Vorige week nam Martin Bosma (PVV) afscheid als voorzitter van de Interparlementaire Commissie van de Nederlandse Taalunie. Tijd om vast te stellen dat hij die positie lang heeft geambieerd, maar dat hij er de afgelopen jaren niets van heeft gemaakt.
De Taalunie is een overheidsorgaan: het beleid over de Nederlandse taal en literatuur wordt door haar uitgevoerd. De Interparlementaire Commissie bestaat uit parlementariërs uit Nederland en Vlaanderen (in Nederland zijn dat leden van de Eerste én de Tweede Kamer). In het algemeen spreiden Nederlandse partijen al een stuitend dedain voor dit werk aan de dag: ze zien het niet als een belangrijk deel van de Nederlandse identiteit (terwijl een onderzoek van het SCP bevestigde dat vrijwel alle Nederlanders dat wel zo ervaren), maar als een kleine post van slechts 8 miljoen euro per jaar, waar niemand ook iets bij wil doen.
Gezelligheidsclub
In Vlaanderen is het anders, daar leeft die identiteitskwestie nog wel, maar als er al Nederlandse Kamerleden in deze commissie plaats willen nemen – hét orgaan dat dus uiteindelijk gaat over het beleid voor onze taal heeft vrijwel altijd vacante zetels – dan komen ze niet opdagen bij de vergaderingen. Martin Bosma (PVV), gaf toen ik hem onlangs te spreken kreeg als verklaring dat Kamerlieden kunnen kiezen uit heel veel commissies en dat ze dan de voorkeur geven aan wat glamoureuzere opties, waar bijvoorbeeld wat meer snoepreisjes aan zitten.
Bosma is zelf een positieve uitzondering op de regel, want hij is al vele jaren het meest actieve Nederlandse lid van de IPC, die wél meestal komt opdagen en nu dus ook voorzitter is geweest.

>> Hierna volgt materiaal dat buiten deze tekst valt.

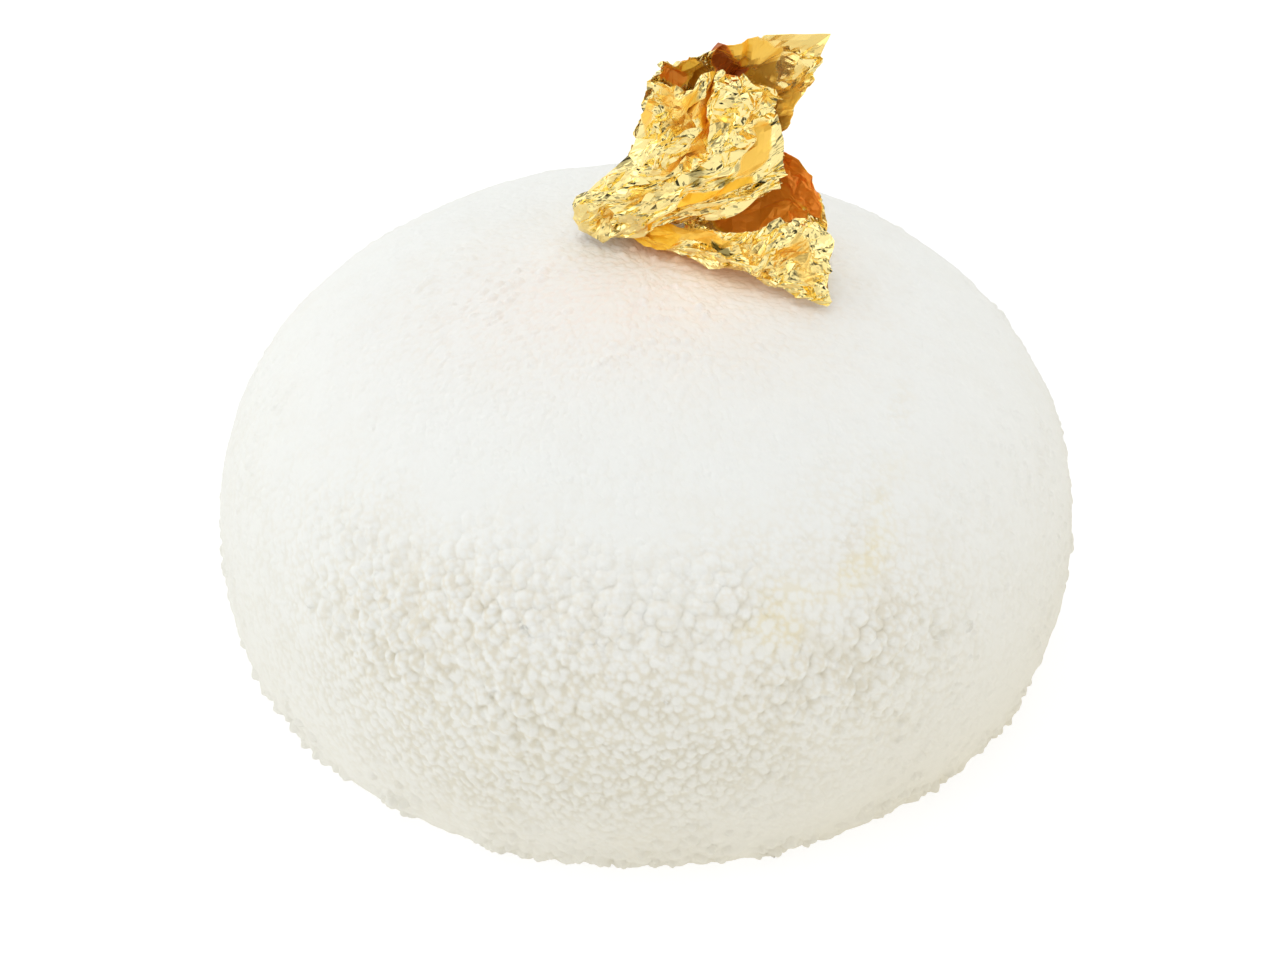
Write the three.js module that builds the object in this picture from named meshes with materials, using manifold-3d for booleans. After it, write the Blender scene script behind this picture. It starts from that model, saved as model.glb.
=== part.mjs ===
// An individual dome-shaped mousse cake under a grainy white velvet coat, with one crumpled leaf of
// gold standing on its crown. Millimetres, +Z up, the origin at the middle of the flat base.
import * as THREE from "three";
import { mergeVertices } from "three/addons/utils/BufferGeometryUtils.js";
import Module from "manifold-3d";

const wasm = await Module();
wasm.setup();

// The cake: widest above its base, domed over the top and drawn in a little towards the base.
const CAKE_RADIUS = 35;
const WIDEST_HEIGHT = 10.8;
const DOME_RISE = 23.7;
const DOME_FULLNESS = 2.27;
const UNDERCUT_DEPTH = 20.5;
const UNDERCUT_FULLNESS = 2.57;
const CAKE_DETAIL = 21;

// The velvet coat: frozen droplets, and under them the slow swells of the hand-smoothed mousse.
const GRAIN_RELIEF = 0.3;
const SWELL_RELIEF = 0.22;
const SWELL_LENGTH = 9;

// The gold leaf, drawn thicker than the real one so that it is a solid.
const LEAF_THICKNESS = 0.5;
const LEAF_CELL = 1.25;
const LEAF_CRUMPLE = 0.42;
const LEAF_CLEARANCE = 0.3;

const WHITE_COAT = { color: 0xf3f2ec, roughness: 0.85, metalness: 0 };
const GOLD_LEAF = { color: 0xe6b23c, roughness: 0.25, metalness: 1 };

// Each lobe of the leaf is lofted through edge curves, from its foot to its crest, left to right.
const LOBES = {
  // The crumpled face towards the front, from the foot at its left up to the top of the pouch.
  front_curtain: [
    [[-5.4, 4.8, 34.8], [-3.4, 3.2, 35.0], [0.6, 2.8, 36.5], [5.4, 2.3, 38.2], [10.2, 3.6, 40.2]],
    [[-5.4, 5.0, 37.6], [-3.4, 3.0, 38.2], [0.8, 1.4, 39.0], [5.4, 1.0, 40.2], [10.6, 3.2, 41.8]],
    [[-1.7, 5.4, 41.0], [0.4, 3.0, 41.6], [3.6, 1.8, 42.2], [7.0, 1.9, 42.9], [10.7, 4.0, 43.8]],
    [[-0.2, 5.4, 45.4], [1.8, 3.5, 45.2], [4.4, 2.6, 45.8], [7.3, 2.9, 46.0], [10.2, 4.8, 45.6]],
    [[0.8, 5.2, 48.2], [2.9, 3.9, 48.0], [5.1, 4.2, 50.0], [7.2, 3.9, 49.3], [10.2, 5.2, 47.0]],
  ],
  // The back of the pouch, which rises into the curled tongue at the upper right.
  back_curtain: [
    [[-5.4, 4.9, 34.7], [-2.6, 7.4, 34.6], [2.6, 9.4, 34.4], [7.4, 9.0, 35.6], [10.6, 6.0, 39.2]],
    [[-1.7, 5.5, 41.0], [0.6, 7.8, 40.6], [4.0, 9.0, 41.0], [8.2, 8.0, 41.9], [10.5, 4.8, 43.4]],
    [[-0.2, 5.5, 45.6], [1.9, 7.2, 45.8], [5.2, 8.2, 46.4], [9.2, 6.9, 47.1], [12.2, 4.4, 47.8]],
    [[0.7, 5.3, 49.9], [3.4, 6.2, 49.4], [6.2, 4.9, 51.8], [9.8, 5.4, 52.2], [14.2, 4.8, 52.7]],
  ],
  // The inner wall of the cup at the lower right, hollow towards the front.
  cup_wall: [
    [[2.7, 2.5, 34.9], [5.7, 1.5, 34.8], [8.7, 0.1, 34.5], [11.6, -1.4, 34.1], [14.1, -2.6, 33.4]],
    [[3.0, 5.2, 35.8], [6.2, 5.2, 35.8], [9.6, 4.4, 35.6], [12.6, 3.0, 35.2], [14.6, 0.8, 35.6]],
    [[3.4, 7.4, 38.6], [6.8, 7.7, 38.6], [10.2, 7.0, 38.6], [12.8, 5.2, 38.4], [14.1, 3.0, 37.5]],
    [[4.0, 8.4, 40.8], [7.2, 8.3, 41.2], [10.4, 6.8, 41.2], [12.6, 5.4, 39.9], [13.7, 3.8, 38.4]],
  ],
  // The flap in front of the cup, from under the hem to its corner lying on the cake.
  cup_flap: [
    [[-1.2, 3.4, 34.9], [2.6, 1.3, 34.9], [5.5, -0.3, 34.8], [8.5, -2.1, 34.6], [11.4, -3.5, 34.0],
     [14.1, -4.0, 33.3]],
    [[-1.2, 3.3, 35.6], [2.2, 1.0, 35.8], [5.5, -1.3, 35.8], [8.6, -2.5, 36.0], [11.6, -2.8, 36.5],
     [14.3, -2.4, 35.3]],
    [[-1.0, 3.9, 36.4], [2.3, 2.2, 37.0], [5.4, 0.9, 37.0], [8.5, 0.1, 37.5], [11.6, 0.3, 39.2],
     [14.4, 0.0, 37.2]],
  ],
  // The doubled hem that runs from the foot under the front curtain.
  hem_roll: [
    [[-3.0, 4.2, 35.1], [1.6, 3.4, 36.7], [5.8, 2.7, 38.3], [10.2, 3.9, 39.6]],
    [[-2.6, 3.0, 35.7], [1.8, 1.7, 37.6], [6.0, 1.0, 39.1], [10.4, 2.6, 40.3]],
    [[-2.8, 3.6, 36.7], [1.6, 2.5, 38.4], [5.8, 1.7, 39.9], [10.2, 3.4, 41.0]],
  ],
};

// A number from 0 to 1 that depends only on its three whole numbers.
function hash(a, b, c) {
  const s = Math.sin(a * 127.1 + b * 311.7 + c * 74.7) * 43758.5453;
  return s - Math.floor(s);
}

// Smooth noise from -1 to 1 with swells about one unit long.
function swell(p) {
  const cell = p.clone().floor();
  const f = p.clone().sub(cell);
  const ease = (t) => t * t * (3 - 2 * t);
  const at = (i, j, k) => hash(cell.x + i, cell.y + j + 0.5, cell.z + k + 0.25);
  const along = (j, k) => THREE.MathUtils.lerp(at(0, j, k), at(1, j, k), ease(f.x));
  const across = (k) => THREE.MathUtils.lerp(along(0, k), along(1, k), ease(f.y));
  return 2 * THREE.MathUtils.lerp(across(0), across(1), ease(f.z)) - 1;
}

// A closed mesh as a manifold-3d solid.
function solidOf(geometry) {
  const bare = new THREE.BufferGeometry();
  bare.setAttribute("position", geometry.getAttribute("position"));
  bare.setIndex(geometry.getIndex());
  const merged = mergeVertices(bare, 1e-4);
  return new wasm.Manifold(
    new wasm.Mesh({
      numProp: 3,
      vertProperties: merged.getAttribute("position").array,
      triVerts: new Uint32Array(merged.getIndex().array),
    }),
  );
}

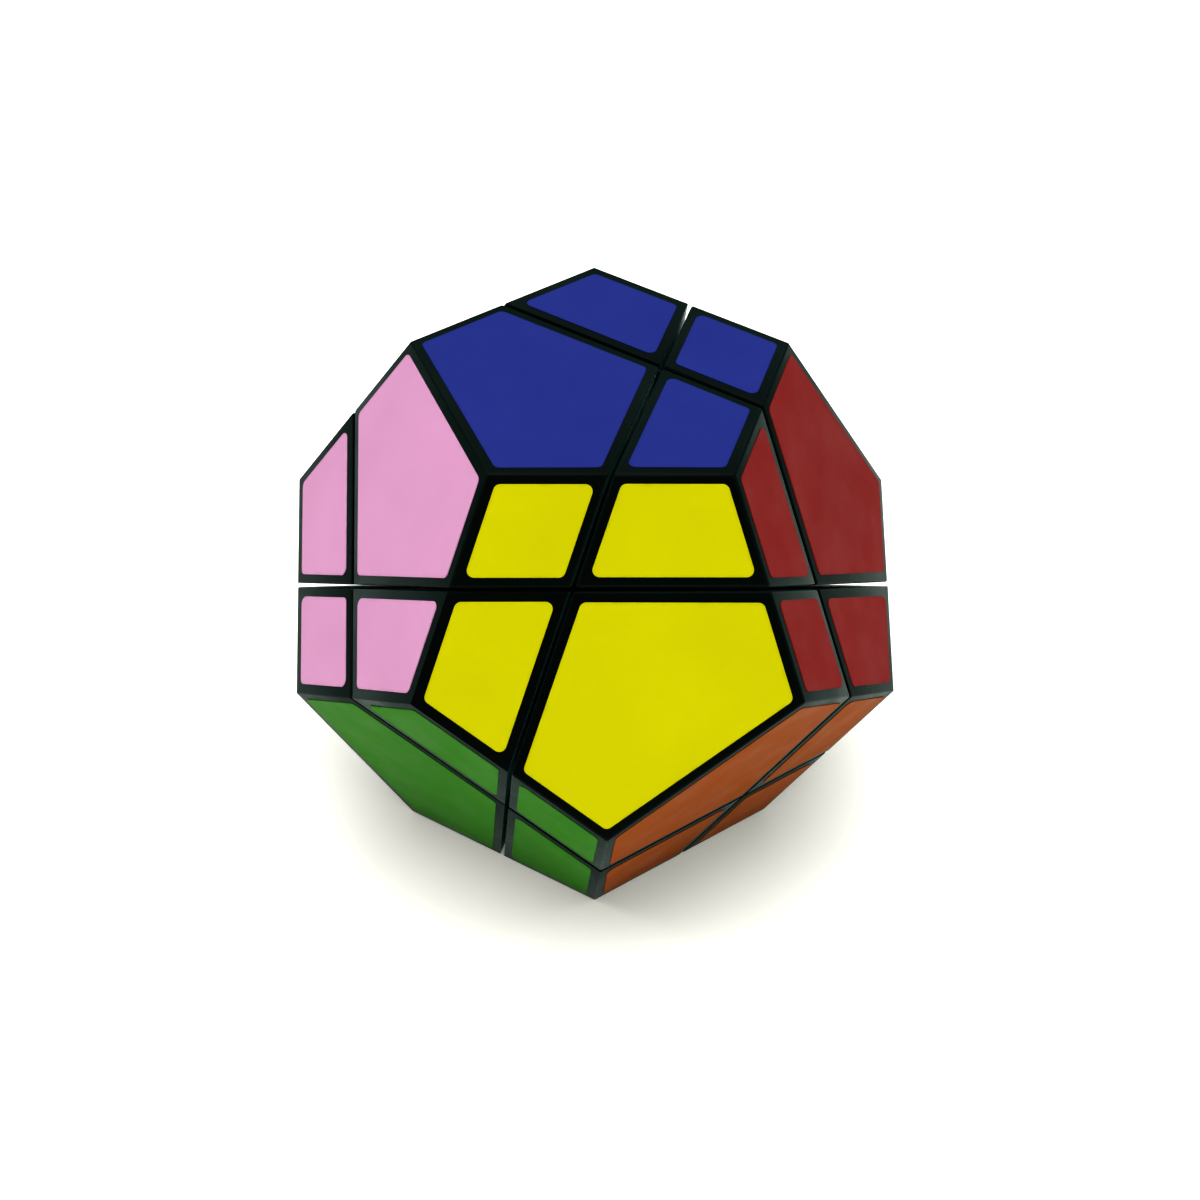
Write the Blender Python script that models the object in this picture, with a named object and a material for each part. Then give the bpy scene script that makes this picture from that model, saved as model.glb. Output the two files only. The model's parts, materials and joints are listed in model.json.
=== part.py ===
"""A twelve-sided twisty puzzle that turns on four axes, with its whole mechanism.

The dodecahedron is sliced by four planes through its centre, each square to one diagonal
of the cube that fits inside it. That gives 8 corner pieces and 6 edge pieces. Four of the
corners turn on spring-loaded screws in the core; every other piece is held by its foot,
which hooks under the pieces beside it.

Units are metres, and +Z is up: the blue face is on top, the white face is what the puzzle
rests on, and the yellow face looks towards -Y. The origin is the centre of the puzzle,
where all four turning axes cross. The pieces are laid out in the frame of the inscribed
cube, whose directions are simple, and an empty turns that frame into the resting pose.
"""
from math import cos, pi, radians, sin, sqrt, tan

import bmesh
import bpy
from mathutils import Euler, Matrix, Vector

MM = 0.001
PHI = (1 + sqrt(5)) / 2

# Driving dimensions.
EDGE = 34 * MM                     # one edge of the dodecahedron
HALF_CUT = 0.3 * MM                # from a cutting plane to the pieces on either side of it
CAP_WALL = 1.8 * MM                # moulded wall of the hollow outer caps
FIT = 0.3 * MM                     # clearance between pieces that lie against each other
CORE_RADIUS = 14 * MM
FOOT_INNER_RADIUS = 14.4 * MM      # the feet ride around the core between these two radii
FOOT_OUTER_RADIUS = 22 * MM
CAP_INNER_RADIUS = 22.4 * MM       # the caps, and the plates that carry them, start here
PLATE_OUTER_RADIUS = 24.4 * MM
FOOT_CONE = radians(95)            # the feet part at this angle from an axis, the caps at 90

# Fixings, as heights along an axis and radii about it.
SCREW_TIP = 5 * MM
SHANK_RADIUS = 1.4 * MM
CORE_HOLE_RADIUS = 1.7 * MM
BOSS_RADIUS = 3.2 * MM
BOSS_TOP = 14.2 * MM
STALK_BOTTOM = 14.5 * MM
STALK_TAPER_TOP = 17.3 * MM
STALK_TOP = 27 * MM
STALK_FOOT_RADIUS = 3.4 * MM
STALK_RADIUS = 4.2 * MM
STALK_BORE_RADIUS = 1.9 * MM
SPRING_SEAT = 17.5 * MM            # floor of the pocket that the spring stands on
POCKET_RADIUS = 3.1 * MM
SPRING_TURNS = 5
SPRING_BOTTOM = SPRING_SEAT + FIT
SPRING_TOP = 23 * MM
SPRING_MEAN_RADIUS = 2.3 * MM
SPRING_WIRE_RADIUS = 0.3 * MM
WASHER_BOTTOM = SPRING_TOP + FIT
WASHER_THICKNESS = 0.5 * MM
WASHER_INNER_RADIUS = 1.7 * MM
WASHER_OUTER_RADIUS = 2.8 * MM
HEAD_BOTTOM = WASHER_BOTTOM + WASHER_THICKNESS + FIT
HEAD_HEIGHT = 2 * MM
HEAD_RADIUS = 2.6 * MM
HEAD_EDGE = 0.5 * MM               # height of the domed rim above the straight side
RECESS_WIDTH = 0.7 * MM            # the crossed slots for a screwdriver
RECESS_LENGTH = 3 * MM
RECESS_DEPTH = 1.1 * MM

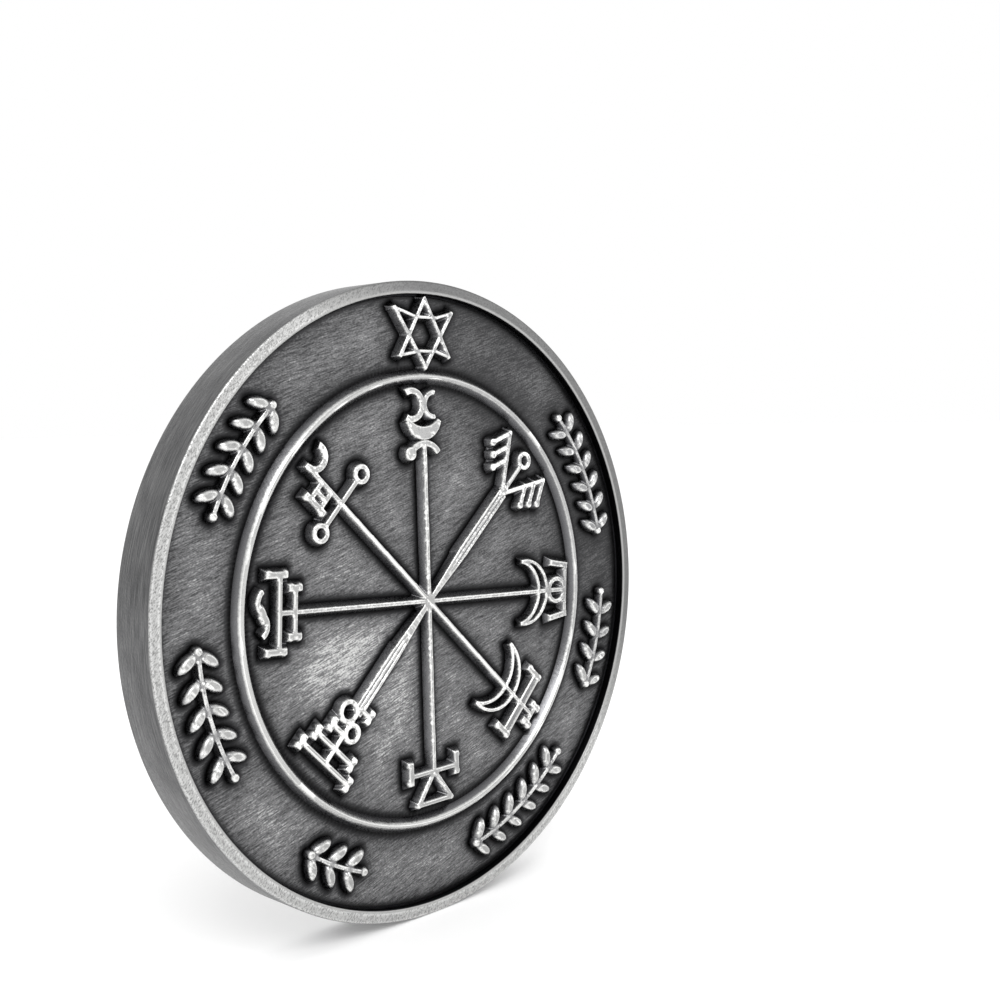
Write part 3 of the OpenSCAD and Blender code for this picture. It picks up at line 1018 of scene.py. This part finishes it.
    def south_west(self) -> None:
        """Two bars with serifs, a stub and two loops on either side of the ray."""
        parts = [bar((8.25, 0.0), (12.2, 0.0), self.line)]
        parts += self.capped_bar(12.2, 2.3, self.serif_l)
        parts += self.capped_bar(11.15, 1.75, self.serif_l)
        parts += [bar((10.15, 0.0), (10.15, -1.1), self.line)]
        parts += [self.serif((10.15, -1.1), self.serif_l)]
        parts += [arc((8.9, -0.6), 0.6, 0, 360, self.line)]
        parts += [arc((9.75, 0.5), 0.5, 0, 360, self.line)]
        parts += [bar((8.25, 0.0), (8.25, 1.0), self.line)]
        parts += [self.serif((8.25, 1.0), self.serif_l)]
        self.place("bars_sw", parts, Ray.SW)

    def west(self) -> None:
        """Short and long bar across the ray, and a wavy flame beyond them."""
        parts = [bar((10.45, 0.0), (11.55, 0.0), self.line)]
        parts += self.capped_bar(10.45, 1.4, self.serif_l)
        parts += self.capped_bar(11.55, 2.2, self.long_serif_l, 0.2)
        self.place("bars_w", parts, Ray.W)
        flame = [bow((12.72, -0.66), 0.66, 0.34, self.line)]
        flame.append(bow((12.72, 0.66), 0.66, 0.34, self.line, 180))
        flame.append(turned(leaf(1.7, 0.8, self.line), 108, (12.98, -0.82)))
        self.place("flame_w", flame, Ray.W)

    def north_west(self) -> None:
        """Bar with a ring at each end, a small ladder on one side and a hook at the tip."""
        parts = [bar((9.5, 0.0), (12.8, 0.0), self.line), bar((9.5, -1.83), (9.5, 1.83), self.line)]
        parts += [arc((9.5, side * 2.3), 0.47, 0, 360, self.line) for side in (-1, 1)]
        parts += [bar((at, 0.0), (at, 1.3), self.line) for at in (10.5, 11.4)]
        parts += [bar((10.5, 0.65), (11.4, 0.65), self.line), self.serif((10.95, 1.3), 1.7)]
        parts += [arc((12.8, -0.75), 0.75, 90, 200, self.thick)]
        self.place("ladder_nw", parts, Ray.NW)

    def build(self) -> None:
        """Builds the ornaments round the disc."""
        for ornament in (
            self.north, self.north_east, self.east, self.south_east,
            self.south, self.south_west, self.west, self.north_west,
        ):
            ornament()


@dataclass
class Sprigs(Relief):
    """Leafy sprigs in the outer band, each a stem with pairs of leaves and a bud at each end."""

    middle_r: float = 16.95
    leaf_l: float = 1.75
    leaf_w: float = 0.84
    lean: float = 52.0
    pitch: float = 4.8
    bud_r: float = 0.36
    stem: Stroke = Stroke(0.62, 0.22, 0.48)
    blade: Stroke = Stroke(0.56, 0.3, 0.55)
    spans: tuple[tuple[float, float], ...] = (
        (11, 42), (133, 158), (183, 209), (235, 250), (283, 315), (333, 356)
    )

    def pair(self) -> bpy.types.Object:
        """Models two leaves that spring from one point of the stem."""
        blade = leaf(self.leaf_l, self.leaf_w, self.blade)
        twin = turned(copy_of(blade), 90 - self.lean)
        return turned(joined([turned(blade, 90 + self.lean), twin]), 0, (self.middle_r, 0.0))

    def build(self) -> None:
        """Builds each sprig from copies of one pair of leaves."""
        pattern = self.pair()
        for number, (start, end) in enumerate(self.spans, 1):
            pairs = math.floor((end - start) / self.pitch)
            step = (end - start) / pairs
            parts = [arc((0.0, 0.0), self.middle_r, start, end - start, self.stem)]
            parts += [turned(copy_of(pattern), start + step * index) for index in range(pairs)]
            for angle in (start, end):
                parts.append(turned(knob((self.middle_r, 0.0), self.bud_r, self.blade), angle))
            self.stand(fused(f"sprig_{number}_relief", parts), Face.OBVERSE, (f"sprig_{number}",))
        bpy.data.objects.remove(pattern)


# ---------------------------------------------------------------------------------------------
# Reverse
# ---------------------------------------------------------------------------------------------


@dataclass
class ToothRing(Relief):
    """Fine ring with teeth that reach the rim."""

    outer_r: float = 18.5
    ring_w: float = 0.3
    tooth_l: float = 0.95
    tooth_w: float = 0.32
    teeth: int = 144
    height: float = 0.45

    def build(self) -> None:
        """Spins the ring and sets copies of one tooth round it."""
        ring_stroke = Stroke(self.ring_w + 0.08, self.ring_w - 0.06, self.height)
        section = profile(self.outer_r - self.ring_w / 2, ring_stroke)
        pick(section, "VERT", lambda place: place.z > self.height - HAIR)
        bpy.ops.mesh.bevel(offset=0.06, segments=2, affect="VERTICES")
        ring = spun(section, 360, 2 * self.teeth)
        tooth = bar(
            (self.outer_r - 0.1, 0.0),
            (self.outer_r + self.tooth_l, 0.0),
            Stroke(self.tooth_w + 0.06, self.tooth_w - 0.08, self.height),
            0.0,
        )
        apply_modifier(tooth, "BEVEL", width=0.04, segments=1)
        teeth = [turned(copy_of(tooth), 360 * index / self.teeth) for index in range(self.teeth)]
        bpy.data.objects.remove(tooth)
        whole = joined([ring, *teeth])
        whole.name = "tooth_ring_relief"
        take(whole)
        bpy.ops.object.shade_smooth_by_angle(angle=math.radians(35))
        self.stand(whole, Face.REVERSE, ("tooth_ring",))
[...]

Maar er is onder zijn voorzitterschap letterlijk niets gebeurd. De commissie is nauwelijks bij elkaar gekomen (ook niet digitaal) en heeft geen waarneembare discussies gevoerd. Een Vlaams lid van de IPC vertelde me tijdens dezelfde bijeenkomst waar ik Bosma sprak dat het ook moeilijk was om over onderwerpen te spreken omdat er weinig was waarover men het eens zou worden. En dat zei een parlementariër! Alsof de IPC een gezelligheidsclubje is.
Afrikaans
Ook met Bosma was geen serieus gesprek te voeren over de problemen waar we voor staan – hoe zorgen we ervoor dat de neerlandistiek in binnen- en buitenland overeind blijft? Hoe kunnen we het onderwijs verbeteren? Toen we hem vroegen wat de zin was van de IPC noemde hij dat de parlementariërs een aantal jaar geleden een busreis hadden gemaakt langs de taalgrens in België. Dat was heel informatief geweest.
Toen we een beetje doorvroegen – zo’n gewichtige commissie moet toch wat meer ambities hebben dan busreisjes maken –, werd Bosma narrig, en begon hij te verkondigen dat het Algemeen Secretariaat eigenlijk pamfletten moest schrijven tegen de multiculturele samenleving. Ik had het idee dat dit meer provocatie was dan iets waar hij zelf op zat te wachten; hoe dan ook is dat secretariaat nooit bedoeld geweest om pamfletten te schrijven. Het is een beetje zoals hij tijdens zijn laatste vergadering als voorzitter opriep om de studie Afrikaans in Zuid-Afrika te steunen – volkomen bezijden de realiteit die zegt dat het Afrikaans een andere taal is dan het Nederlands en de Taalunie daar dus helemaal niet over gaat.
En dan is Bosma dus de actiefste Nederlandse parlementariër!
In Vlaanderen is er meer aandacht voor het werk van de Taalunie, maar de Vlaamse parlementariërs voeren de discussie over het werk van de Taalunie steeds meer in het eigen parlement, misschien omdat ze er daar de betrokken minister rechtstreeks op kunnen aanspreken. De ware discussie op niveau over de Taalunie werd in ieder geval ook de afgelopen week ook daar gevoerd. Ook hier heeft Bosma tijdens zijn voorzitterschap de afgelopen jaren niets aan willen of kunnen veranderen.
Ronald V. zegt
Dat stukje grond om en nabij de Rijn- en de Scheldedelta met zijn gecultiveerde landschapjes, uit hun krachten gegroeide steden en West-Germaans taaltje bestaat en dient alleen daarom al beschreven en bestudeerd te worden. En daar het hemd, hoe rafelig en smoezelig het soms ook is, nader is dan de rok, dienen zulke beschrijvingen en bestuderingen voortvarend te geschieden.